If we take for granted that filters on collections (lists) are mostly done using query parameters, this current form is the usual sign of “I don’t know there’s something called query parameters” (and maybe also a sign of “I generated my spec from code” by the way). The most common representations used in such a case would be just /transactions (the list of transactions) and would be used like this /transactions?accountId={accountId}&from={from}&to={to} to filter that list on a subset of elements.

If you consider that’s is totally normal to use path parameters to filter lists, you have another problem: all of them are mandatory. That makes such a path highly specific. What if you need to represent “all transactions” or “transactions between two dates”? Well, you can add a /transactions and a /transactions/{from}/{to}. But what if you want all transaction since the beginning of time to a given date? What if you need to filter transactions on their type? You’ll have to add new paths, many of them if you want to handle all possible combinations. And all that to just represent various subsets of “transactions”. Doing that will only make you API complex; better just say there are /transactions and manage all possible filters as query params, that will help you and your consumers keep sanity.

And if you want to make accountId a required filter, read What’s the problem with required query parameters?.

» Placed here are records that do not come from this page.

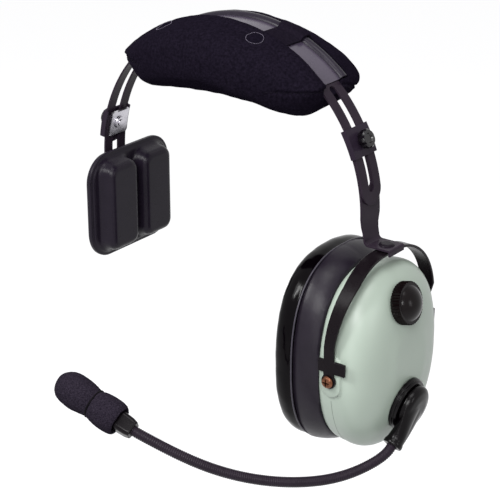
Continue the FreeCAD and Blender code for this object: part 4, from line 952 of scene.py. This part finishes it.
@dataclass
class Headband:
    """The spring leaf, its channel cover and the tape over it."""

    pad: CrownPad = field(default_factory=CrownPad)
    flat_half: float = 8.3

    def build(self) -> None:
        """Builds the headband's pieces in order."""
        Workshop.polished("spring_band", Finishes.SPRING, "headband", 0.2)
        cover = Workshop.polished("channel_cover", Finishes.COVER, "headband", 0.15)
        self.darken_ridges(cover.data)
        Workshop.polished("cover_strap", Finishes.TAPE, "headband", 0.3)
        self.pad.build()
        LOG.info("headband built")

    def darken_ridges(self, mesh: bpy.types.Mesh) -> None:
        """Gives the cover's two round ridges a darker copy of the cover vinyl, which is painted shade; the
        flat's lighter base paints in the reflection that it catches.
        """
        mesh.materials.append(Finishes.RIDGE_PAINTED_SHADE.material())
        for face in mesh.polygons:
            if abs(face.center.y) > self.flat_half * MM:
                face.material_index = 1


@dataclass
class SideArm:
    """One sliding arm with its clamp."""

    side: str
    extras: tuple[tuple[str, Finish, float], ...] = ()

    def build(self) -> None:
        """Builds the arm, the clamp round the leaf and the grip screw."""
        arm, grip = self.side + "_arm", self.side + "_grip"
        Workshop.polished(self.side + "_arm_strap", Finishes.SPRING, arm, 0.2)
        Workshop.polished(self.side + "_clamp_plate", Finishes.CLAMP, arm, 0.3)
        Workshop.polished(self.side + "_nut_plate", Finishes.ZINC, arm, 0.2)
        Workshop.polished(self.side + "_clamp_screw", Finishes.ZINC, grip, 0.1)
        Workshop.polished(self.side + "_clamp_grip", Finishes.GRIP, grip, 0.3)
        for node, finish, edge in self.extras:
            Workshop.polished(node, finish, arm, edge)
        LOG.info("%s arm built", self.side)


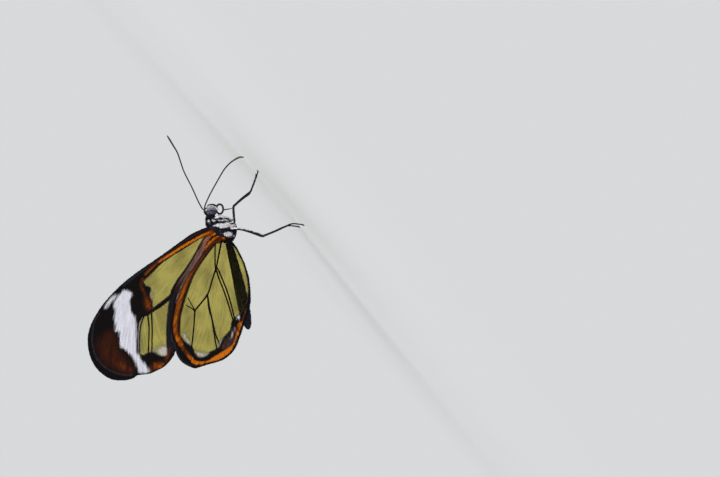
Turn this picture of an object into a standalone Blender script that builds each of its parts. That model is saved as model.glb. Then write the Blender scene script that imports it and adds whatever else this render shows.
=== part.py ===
"""Glasswing butterfly (Greta oto) standing at rest, its wings closed over its back, at life size.

Metres, +Z up. The butterfly faces +X, its right side is towards -Y, and its four feet stand at Z = 0.
Sizes are written in millimetres and turned into metres where a mesh is made.
"""
import math

import bmesh
import bpy
from mathutils import Matrix, Vector

MM = 0.001
RIGHT = -1
LEFT = 1
SIDES = (("right", RIGHT), ("left", LEFT))

CENTRING = -0.1502       # moves the whole butterfly so that its length is centred on X = 0
PART_GAP = 0.08          # room between parts that meet
PLATE = 0.5              # thickness of a wing
LEG_RADIUS = 0.25
TUBE_SIDES = 10
ANTENNA_SIDES = 8
BODY_SIDES = 20
BALL_SEGMENTS = 18
BALL_RINGS = 11
CURVE_STEPS = 3          # straight pieces between two points of a leg's, palp's or antenna's path
EDGE_STEPS = 4           # straight pieces between two points of a wing's edge
SHARP_ANGLE = math.radians(40)

# Trunk: rings along the body, each the place of its centre in X and Z, then half its width and height.
THORAX_RINGS = (
    (1.62, 11.05, 0.45, 0.50),
    (1.30, 10.80, 0.88, 0.95),
    (0.80, 10.52, 1.16, 1.45),
    (0.20, 10.22, 1.38, 1.92),
    (-0.40, 10.00, 1.50, 2.15),
    (-1.00, 9.92, 1.50, 2.15),
    (-1.60, 10.00, 1.38, 1.90),
    (-2.10, 10.10, 1.15, 1.45),
    (-2.55, 10.25, 0.80, 0.90),
    (-2.80, 10.35, 0.45, 0.50),
)
NECK_RINGS = (
    (2.62, 10.12, 0.45, 0.50),
    (2.30, 10.48, 0.62, 0.68),
    (1.92, 10.84, 0.72, 0.80),
    (1.45, 11.08, 0.76, 0.76),
    (0.95, 11.10, 0.50, 0.50),
)

# Abdomen: from the waist to the tip, with its half height at fractions of its length.
WAIST = Vector((-2.30, 0.0, 10.35))
ABDOMEN_SAG = Vector((-8.30, 0.0, 13.25))
ABDOMEN_TIP = Vector((-15.25, 0.0, 16.95))
ABDOMEN_GIRTH = ((0.0, 0.42), (0.06, 0.62), (0.22, 0.74), (0.42, 0.85), (0.58, 0.96), (0.70, 1.01),
                 (0.80, 0.99), (0.88, 0.90), (0.95, 0.72), (0.985, 0.46), (1.0, 0.18))
ABDOMEN_NARROWING = 0.82  # width over height
ABDOMEN_STEPS = 100      # fineness of the path that the stations are picked from

# Head and what it carries.
HEAD_CENTRE = Vector((2.89, 0.0, 9.64))
HEAD_RADII = (0.88, 0.92, 1.08)  # front to back, half width, crown to mouth
HEAD_PITCH = math.radians(40)
EYE_CENTRE = Vector((2.75, 0.72, 9.42))
EYE_RADII = (0.64, 0.55, 0.70)
PALP_PATH = ((2.52, -0.50, 8.80), (3.02, -0.57, 8.50), (3.50, -0.55, 8.68), (3.80, -0.46, 9.08),
             (3.86, -0.38, 9.38))
PALP_RADII = (0.25, 0.26, 0.26, 0.25, 0.18)
COIL_CENTRE = Vector((2.34, 0.0, 8.33))
COIL_RADIUS = 0.58
COIL_START = 105.0       # degrees round the coil where the tongue leaves the face
COIL_TURN = 280.0
COIL_STEPS = 14
TONGUE_RADIUS = 0.25
TONGUE_END_STEPS = 2
TONGUE_END = ((1.95, 0.66, 8.20), (1.60, 0.70, 7.60), (1.28, 0.74, 7.05), (1.06, 0.76, 6.62))

ANTENNA_RADIUS = 0.25
CLUB_RADIUS = 0.29
CLUB_SHARE = 0.20        # part of the antenna's length that is club
RIGHT_ANTENNA = ((3.10, -0.30, 10.20), (3.88, -0.50, 9.98), (4.62, -1.30, 8.66), (5.16, -2.30, 7.37),
                 (5.79, -3.50, 5.67), (6.35, -4.60, 4.06), (6.55, -5.40, 2.86), (6.50, -6.00, 1.86),
                 (6.28, -6.50, 0.92), (5.85, -6.85, 0.44))
LEFT_ANTENNA = ((3.20, 0.28, 10.00), (3.78, 0.35, 10.24), (5.27, 0.60, 10.21), (6.81, 0.80, 9.76),
                (8.35, 1.00, 9.34), (10.25, 1.25, 9.00), (12.17, 1.50, 8.26), (13.55, 1.70, 7.73),
                (15.22, 1.90, 7.54), (16.70, 2.10, 7.24))

# Legs, on the right side: the path of each length from the body out to the floor.
FORELEG = ((1.35, -0.50, 9.75), (1.20, -0.62, 9.05), (0.62, -0.72, 8.38), (0.02, -0.80, 7.72),
           (-0.10, -0.84, 7.32))
WALKING_LEGS = {
    "mid": {
        "femur": ((-0.45, -0.75, 8.60), (-0.83, -1.30, 7.88), (-0.20, -1.95, 7.35), (1.13, -3.10, 6.39)),
        "tibia": ((1.13, -3.10, 6.39), (1.20, -3.85, 4.63), (1.12, -4.60, 2.91)),
        "tarsus": ((1.12, -4.60, 2.91), (1.75, -5.00, 1.75), (2.36, -5.35, 0.70), (3.06, -5.68, -0.22)),
    },
    "hind": {
        "femur": ((-1.30, -0.95, 9.00), (-2.20, -1.85, 7.88), (-3.30, -2.60, 7.05), (-5.46, -4.30, 5.76)),
        "tibia": ((-5.46, -4.30, 5.76), (-6.00, -5.05, 4.10), (-6.42, -5.95, 2.60)),
        "tarsus": ((-6.42, -5.95, 2.60), (-6.82, -6.50, 1.35), (-7.48, -6.80, 0.62), (-8.50, -7.08, -0.28)),
    },
}
KNEE_TRIM = 0.14         # taken off each side of a knee
ANKLE_TRIM = 0.06        # taken off each side of an ankle

# Wings: hinge on the body, lean back from upright, and how far out the plate stands at spans from the hinge.
FOREWING_HINGE = Vector((-0.10, 0.0, 10.95))
FOREWING_LEAN = math.radians(8.6)
FOREWING_STANDOFF = ((-0.6, 0.80), (0.5, 0.98), (1.4, 1.12), (5.0, 1.08), (15.0, 0.84), (29.0, 0.55))
HINDWING_HINGE = Vector((-1.76, 0.0, 10.71))
HINDWING_LEAN = math.radians(34.9)
HINDWING_STANDOFF = ((-0.7, 0.95), (0.2, 1.20), (1.0, 1.76), (7.0, 1.67), (21.0, 1.40))

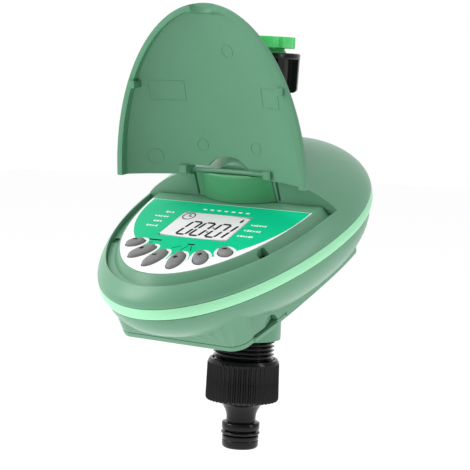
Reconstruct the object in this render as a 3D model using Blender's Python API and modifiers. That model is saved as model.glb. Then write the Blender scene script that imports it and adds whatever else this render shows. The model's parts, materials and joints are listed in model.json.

Reverse hierarchical organization

The previous example can also be a sign of “I don’t know that a path represents a hierarchy”. You’ll see it more clearly with this example: /transactions/accounts/{accountId}. I often see this, it is supposed to represent “an account’s transactions”. But this path literally describes “a list of transactions containing a list of accounts, each account being identified by accountId”. The correct path is /accounts/{accountId}/transactions, a path is read from left to right (in english), the last element (/transactions) describing the actual resource (a list of transactions).

Unclear relationships

Another example I often get during my API design 101 training session: /catalog vs /product/{productId}. If we take for granted that a “catalog” is just a list of “product”, we don’t really see the connection between those two. I would prefer a more consistent representation relying on hierarchy and represent them as /products and /products/{productId}. You get the single element by just adding it’s id to the path representing its parent list.

Inconsistency between list and single elements

And if you think that the solution is /products vs /product/{productId}, read /resources rules and /resource sucks … or is it the other way around?

My rule of thumb

A good path represents a business concept, such as “resource”, and not an action, such as “read resource”.

A good path not only relies on semantic, choosing the right words, but also on organization. A good path must represent a hierarchy, last elements describing the actual resource: /resources/{resourceId}/sub-resources is a “sub resources” and not a “resources”.

A list’s good path represents all possible subsets, taking advantage of query params to get only specif elements. If /resources represents “all resources”, it can also represent “resources of type X” with /resources?type=X.

Good paths help together to understand how they are related and are guessable. They must take advantage of hierarchy: /resources contains /resources/{resourceId} which contains /resources/{resourceId}/sub-resources. You can easily guess how to address parent from child and reverse.